Other highlights from the evening:

• Host Larry Potash is cute, but noticeably not as cute in person as he is on TV. (I have the opposite problem; I'm cute-ish in real life and I look like Ichabod Crane on TV.)

• Straight guys actually talk to me like I'm one of them. (After a lifetime of evidence that people rarely can tell that I'm gay when I meet them, I'm still always surprised that I continue to "pass" as straight. My paranoia about this is clearly just in my head -- though it was not unfounded tonight; anyone who read my gay-ass profile in the magazine probably expected me to bourrée in en pointe and sprinkle fairy dust on everyone I met.)

• It's a small, small, small, small world. Liza and I hadn't been at the event for 10 minutes when a woman RUSHED up to me all excited ... and it turns out she and I had done The Best Little Whorehouse in Texas together eight years ago in Iowa. An hour later, we bumped into the son of some of my parents' best friends in Iowa. Good Lord ... why are all these Iowans stalking me?

• In keeping with my unflattering and wholly unfair theme of gay/straight dichotomies in this post, I noticed that gay guys just have better bodies and better wardrobes than straight guys. Straight guys are far more friendly and fun and easygoing to hang around with, but homos sure can jack up the eye candy factor when they populate a room. I'll go to a bar or a gay event and find myself thinking lustful thoughts about a good 50% of the people I meet there. Tonight, I think I saw three guys I wanted to see naked.

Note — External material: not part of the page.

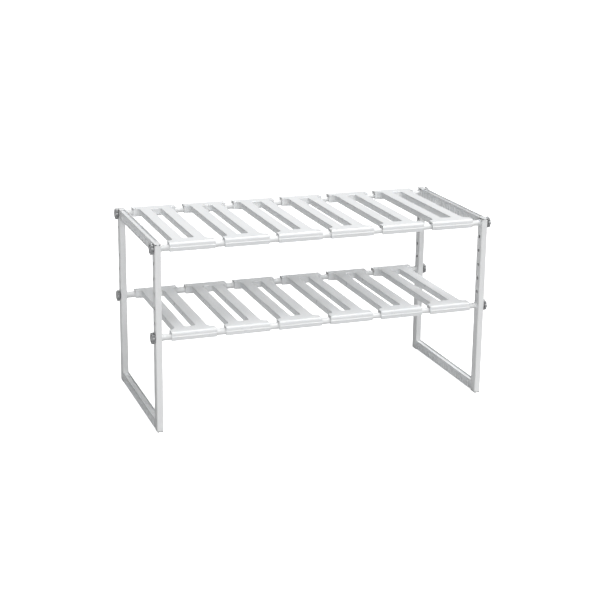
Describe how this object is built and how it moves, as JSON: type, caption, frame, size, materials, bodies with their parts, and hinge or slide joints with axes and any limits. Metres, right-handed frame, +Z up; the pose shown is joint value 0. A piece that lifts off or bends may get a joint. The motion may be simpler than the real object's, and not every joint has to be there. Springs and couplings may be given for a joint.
{
  "type": "tiered shelf riser",
  "caption": "Free-standing two-tier shelf riser: open end frames joined by telescoping poles, with slotted panels clipped across the poles.",
  "frame": {"origin": "on the floor, in the middle of the footprint", "axes": "+X to the right along the width, +Y to the back, +Z up"},
  "size_m": [0.7242, 0.324, 0.386],
  "materials": {
    "white_paint": "white powder coat, satin",
    "white_plastic": "white moulded polypropylene, satin",
    "knob_grey": "grey moulded plastic, semi-gloss",
    "zinc": "zinc-plated steel",
    "foot_plastic": "pale grey moulded plastic"
  },
  "bodies": {
    "left_frame": {"post_front_left": "white_paint", "post_cap_front_left": "white_plastic", "foot_front_left": "foot_plastic", "post_back_left": "white_paint", "post_cap_back_left": "white_plastic", "foot_back_left": "foot_plastic", "bottom_rail_left": "white_plastic", "top_rail_left": "white_plastic", "end_plug_lower_front_left": "white_plastic", "end_plug_lower_back_left": "white_plastic", "end_plug_upper_front_left": "white_plastic", "end_plug_upper_back_left": "white_plastic", "outer_tube_lower_front": "white_paint", "outer_tube_lower_back": "white_paint", "outer_tube_upper_front": "white_paint", "outer_tube_upper_back": "white_paint"},
    "right_frame": {"post_front_right": "white_paint", "post_cap_front_right": "white_plastic", "foot_front_right": "foot_plastic", "post_back_right": "white_paint", "post_cap_back_right": "white_plastic", "foot_back_right": "foot_plastic", "bottom_rail_right": "white_plastic", "top_rail_right": "white_plastic", "end_plug_lower_front_right": "white_plastic", "end_plug_lower_back_right": "white_plastic", "end_plug_upper_front_right": "white_plastic", "end_plug_upper_back_right": "white_plastic", "inner_tube_lower_front": "white_paint", "inner_tube_lower_back": "white_paint", "inner_tube_upper_front": "white_paint", "inner_tube_upper_back": "white_paint"},
    "panel_lower_1_body": {"panel_lower_1": "white_plastic"},
    "panel_lower_2_body": {"panel_lower_2": "white_plastic"},
    "panel_lower_3_body": {"panel_lower_3": "white_plastic"},
    "panel_lower_4_body": {"panel_lower_4": "white_plastic"},
    "panel_lower_5_body": {"panel_lower_5": "white_plastic"},
    "panel_lower_6_body": {"panel_lower_6": "white_plastic"},
    "panel_upper_1_body": {"panel_upper_1": "white_plastic"},
    "panel_upper_2_body": {"panel_upper_2": "white_plastic"},
    "panel_upper_3_body": {"panel_upper_3": "white_plastic"},
    "panel_upper_4_body": {"panel_upper_4": "white_plastic"},
    "panel_upper_5_body": {"panel_upper_5": "white_plastic"},
    "panel_upper_6_body": {"panel_upper_6": "white_plastic"},
    "knob_lower_front_left_body": {"knob_lower_front_left": "knob_grey", "knob_stud_lower_front_left": "zinc"},
    "knob_lower_back_left_body": {"knob_lower_back_left": "knob_grey", "knob_stud_lower_back_left": "zinc"},
    "knob_upper_front_left_body": {"knob_upper_front_left": "knob_grey", "knob_stud_upper_front_left": "zinc"},
    "knob_upper_back_left_body": {"knob_upper_back_left": "knob_grey", "knob_stud_upper_back_left": "zinc"},
    "knob_lower_front_right_body": {"knob_lower_front_right": "knob_grey", "knob_stud_lower_front_right": "zinc"},
    "knob_lower_back_right_body": {"knob_lower_back_right": "knob_grey", "knob_stud_lower_back_right": "zinc"},
    "knob_upper_front_right_body": {"knob_upper_front_right": "knob_grey", "knob_stud_upper_front_right": "zinc"},
    "knob_upper_back_right_body": {"knob_upper_back_right": "knob_grey", "knob_stud_upper_back_right": "zinc"}
  },
  "joints": [
    {"name": "width_slide", "type": "slide", "parent": "left_frame", "child": "right_frame", "axis": [1, 0, 0], "range_m": [-0.112, 0.04]},
    {"name": "panel_lower_1_slide", "type": "slide", "parent": "left_frame", "child": "panel_lower_1_body", "axis": [1, 0, 0], "range_m": [-0.01242, 0.0045]},
    {"name": "panel_lower_2_slide", "type": "slide", "parent": "left_frame", "child": "panel_lower_2_body", "axis": [1, 0, 0], "range_m": [-0.02989, 0.01074]},
    {"name": "panel_lower_3_slide", "type": "slide", "parent": "left_frame", "child": "panel_lower_3_body", "axis": [1, 0, 0], "range_m": [-0.04736, 0.01698]},
    {"name": "panel_lower_4_slide", "type": "slide", "parent": "left_frame", "child": "panel_lower_4_body", "axis": [1, 0, 0], "range_m": [-0.06484, 0.02322]},
    {"name": "panel_lower_5_slide", "type": "slide", "parent": "left_frame", "child": "panel_lower_5_body", "axis": [1, 0, 0], "range_m": [-0.08231, 0.02946]},
    {"name": "panel_lower_6_slide", "type": "slide", "parent": "left_frame", "child": "panel_lower_6_body", "axis": [1, 0, 0], "range_m": [-0.09978, 0.0357]},
    {"name": "panel_upper_1_slide", "type": "slide", "parent": "left_frame", "child": "panel_upper_1_body", "axis": [1, 0, 0], "range_m": [-0.01242, 0.0045]},
    {"name": "panel_upper_2_slide", "type": "slide", "parent": "left_frame", "child": "panel_upper_2_body", "axis": [1, 0, 0], "range_m": [-0.02989, 0.01074]},
    {"name": "panel_upper_3_slide", "type": "slide", "parent": "left_frame", "child": "panel_upper_3_body", "axis": [1, 0, 0], "range_m": [-0.04736, 0.01698]},
    {"name": "panel_upper_4_slide", "type": "slide", "parent": "left_frame", "child": "panel_upper_4_body", "axis": [1, 0, 0], "range_m": [-0.06484, 0.02322]},
    {"name": "panel_upper_5_slide", "type": "slide", "parent": "left_frame", "child": "panel_upper_5_body", "axis": [1, 0, 0], "range_m": [-0.08231, 0.02946]},
    {"name": "panel_upper_6_slide", "type": "slide", "parent": "left_frame", "child": "panel_upper_6_body", "axis": [1, 0, 0], "range_m": [-0.09978, 0.0357]},
    {"name": "knob_lower_front_left_turn", "type": "hinge", "parent": "left_frame", "child": "knob_lower_front_left_body", "pos_m": [-0.355, -0.15, 0.194], "axis": [1, 0, 0], "continuous": true},
    {"name": "knob_lower_back_left_turn", "type": "hinge", "parent": "left_frame", "child": "knob_lower_back_left_body", "pos_m": [-0.355, 0.15, 0.194], "axis": [1, 0, 0], "continuous": true},
    {"name": "knob_upper_front_left_turn", "type": "hinge", "parent": "left_frame", "child": "knob_upper_front_left_body", "pos_m": [-0.355, -0.15, 0.374], "axis": [1, 0, 0], "continuous": true},
    {"name": "knob_upper_back_left_turn", "type": "hinge", "parent": "left_frame", "child": "knob_upper_back_left_body", "pos_m": [-0.355, 0.15, 0.374], "axis": [1, 0, 0], "continuous": true},
    {"name": "knob_lower_front_right_turn", "type": "hinge", "parent": "right_frame", "child": "knob_lower_front_right_body", "pos_m": [0.355, -0.15, 0.194], "axis": [1, 0, 0], "continuous": true},
    {"name": "knob_lower_back_right_turn", "type": "hinge", "parent": "right_frame", "child": "knob_lower_back_right_body", "pos_m": [0.355, 0.15, 0.194], "axis": [1, 0, 0], "continuous": true},
    {"name": "knob_upper_front_right_turn", "type": "hinge", "parent": "right_frame", "child": "knob_upper_front_right_body", "pos_m": [0.355, -0.15, 0.374], "axis": [1, 0, 0], "continuous": true},
    {"name": "knob_upper_back_right_turn", "type": "hinge", "parent": "right_frame", "child": "knob_upper_back_right_body", "pos_m": [0.355, 0.15, 0.374], "axis": [1, 0, 0], "continuous": true}
  ],
  "couplings": [
    {"joint": "panel_lower_1_slide", "follows": "width_slide", "ratio": 0.11},
    {"joint": "panel_lower_2_slide", "follows": "width_slide", "ratio": 0.266},
    {"joint": "panel_lower_3_slide", "follows": "width_slide", "ratio": 0.422},
    {"joint": "panel_lower_4_slide", "follows": "width_slide", "ratio": 0.578},
    {"joint": "panel_lower_5_slide", "follows": "width_slide", "ratio": 0.734},
    {"joint": "panel_lower_6_slide", "follows": "width_slide", "ratio": 0.89},
    {"joint": "panel_upper_1_slide", "follows": "width_slide", "ratio": 0.11},
    {"joint": "panel_upper_2_slide", "follows": "width_slide", "ratio": 0.266},
    {"joint": "panel_upper_3_slide", "follows": "width_slide", "ratio": 0.422},
    {"joint": "panel_upper_4_slide", "follows": "width_slide", "ratio": 0.578},
    {"joint": "panel_upper_5_slide", "follows": "width_slide", "ratio": 0.734},
    {"joint": "panel_upper_6_slide", "follows": "width_slide", "ratio": 0.89}
  ]
}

Anyway, the party's over. I didn't get any numbers from anyone and only two strangers came up and talked to me all night (not that I expected to make a lot of love connections at an event marketed to a straight demographic). And I'm climbing into bed to rest up for tomorrow's Proud to Run 10K, which starts at 8:00 am -- ACK! So early! -- and kicks off all the Pride festivities in Chicago.

Night!

1 comment:

Andy said...

Larry Potash is still on my shitlist. I called him trying to get a signed photo for a friend's birthday. Not sure if he got the voicemail or if he was put off that the gift was for a guy.